Published online by Cambridge University Press: 05 May 2010
Wars of the third kind have numerous unique qualities. Their histories vary, as do their outcomes – defeat of insurgents in Malaya, victory in Algeria, stalemate in Kashmir and the Sudan – but they have a common source: the definition of a legitimate political community and the search for statehood. The mystiques of statehood and “nationality” drive today's wars, just as balances of power, successions, searches for hegemony, and rivalry over colonies drove most eighteenth-century wars.
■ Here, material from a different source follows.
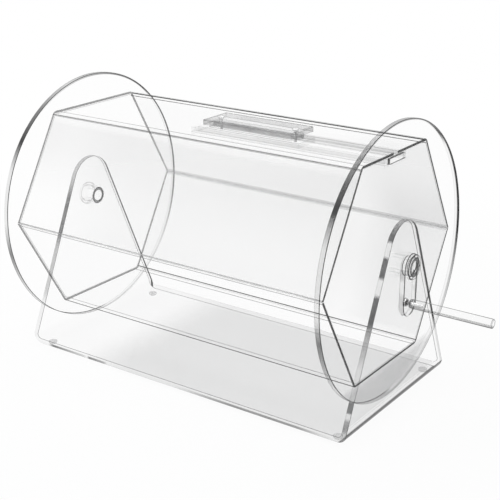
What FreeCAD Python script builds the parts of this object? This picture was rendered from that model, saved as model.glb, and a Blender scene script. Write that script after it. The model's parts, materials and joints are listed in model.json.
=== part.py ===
import FreeCAD, Part
import math
import os

# A clear acrylic raffle drum. A six-sided drum is held between two round discs and
# turns in a stand bent from one sheet. A door strip slides under the drum's top panel,
# along two rails that run to a notch in the right disc, and a crank turns the drum.
# Sizes are in millimetres. X runs along the drum's axis with the crank at +X,
# Y runs from the front to the back, and Z is up from the table.

os.makedirs("parts", exist_ok=True)

# Drum: two bent half shells between two discs
drum_length = 400.0
hexagon_side = 134.0
shell_thickness = 4.0
shell_bend_radius = 3.0
disc_radius = 148.0
disc_thickness = 6.0

# Stand: one sheet bent up at both ends
stand_thickness = 6.0
stand_bend_radius = 5.0
stand_depth = 212.0
arm_top_radius = 31.0
arm_top_above_axis = 47.0
axis_height = 161.0

# Feet under the base
foot_height = 3.0
foot_radius = 5.0
foot_inset_x = 17.0
foot_inset_y = 13.0

# Hollow axle at each end, with its bush in the arm
axle_radius = 10.0
axle_bore_radius = 6.5
bush_radius = 12.5
spacer_thickness = 2.7
spacer_radius = 15.0
collar_thickness = 3.5
collar_radius = 13.5
edge_break = 0.6

# Crank
lever_thickness = 6.0
lever_half_width = 14.0
crank_throw = 40.0
rod_radius = 5.0
rod_length = 90.0
rod_chamfer = 0.8
washer_thickness = 1.0
washer_radius = 4.6
handle_screw_radius = 2.0
handle_screw_length = 20.0
handle_head_radius = 3.8
handle_head_height = 2.4
drill_tip_angle = 118.0

# Sliding door under the top panel, which has a window and a guide slot
door_thickness = 5.0
door_half_width = 15.7
door_overlap = 12.0
door_end_inset = 1.0
window_start = -22.0
window_length = 108.0
window_half_width = 12.0
window_corner_radius = 2.5
guide_half_width = 4.0
rail_half_width = 22.3
rail_overrun = 4.0
ledge_thickness = 3.0
grip_length = 114.0
grip_half_width = 21.0
grip_thickness = 6.0
grip_overhang = 1.0
grip_chamfer = 1.0
grip_screw_inset = 9.0
door_screw_radius = 1.75
door_screw_length = 15.0
door_head_radius = 3.5
door_head_height = 2.0

# Clearances
running_gap = 0.3
shaft_clearance = 0.05
glue_line = 0.03

# Places worked out from the sizes above
half_length = drum_length / 2
disc_outer_x = half_length + disc_thickness
arm_inner_x = disc_outer_x + spacer_thickness + running_gap
arm_outer_x = arm_inner_x + stand_thickness
left_collar_x = arm_outer_x + running_gap
left_end_x = left_collar_x + collar_thickness
lever_x = arm_outer_x + running_gap + spacer_thickness
lever_outer_x = lever_x + lever_thickness
right_end_x = lever_outer_x + collar_thickness
washer_x = lever_outer_x + running_gap
rod_x = washer_x + washer_thickness
rod_end_x = rod_x + rod_length
origin_shift_x = -(rod_end_x - left_end_x) / 2

outer_apothem = hexagon_side * math.sin(math.radians(60))
inner_side = hexagon_side - shell_thickness / math.cos(math.radians(30))
inner_apothem = outer_apothem - shell_thickness
panel_top_z = axis_height + outer_apothem
panel_under_z = axis_height + inner_apothem
door_top_z = panel_under_z - running_gap
door_under_z = door_top_z - door_thickness
ledge_top_z = door_under_z - running_gap
ledge_under_z = ledge_top_z - ledge_thickness
grip_under_z = panel_top_z + running_gap
grip_top_z = grip_under_z + grip_thickness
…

The end of the Cold War has not brought a “new world order” because that rivalry was largely irrelevant to a much more fundamental historical process, the definition and determination of legitimate community from imperial to other forms, and the transformation of a heterogeneity of political organizations into a single format, the modern state. To understand why we will continue to have wars of the third kind in future years, we need to have a better understanding, first, of the origins, the drive for, and forms of political community and statehood and, second, of the difficulties facing many new states.
The process of state-formation in Europe has become an area of increased research by historical sociologists and political scientists during the past several decades. We now have a reasonably rich literature that generalizes across many eras and locales and develops a variety of perspectives (cf. Tilly 1990; Hall 1986; Rasler and Thompson 1989; Ruggie 1993).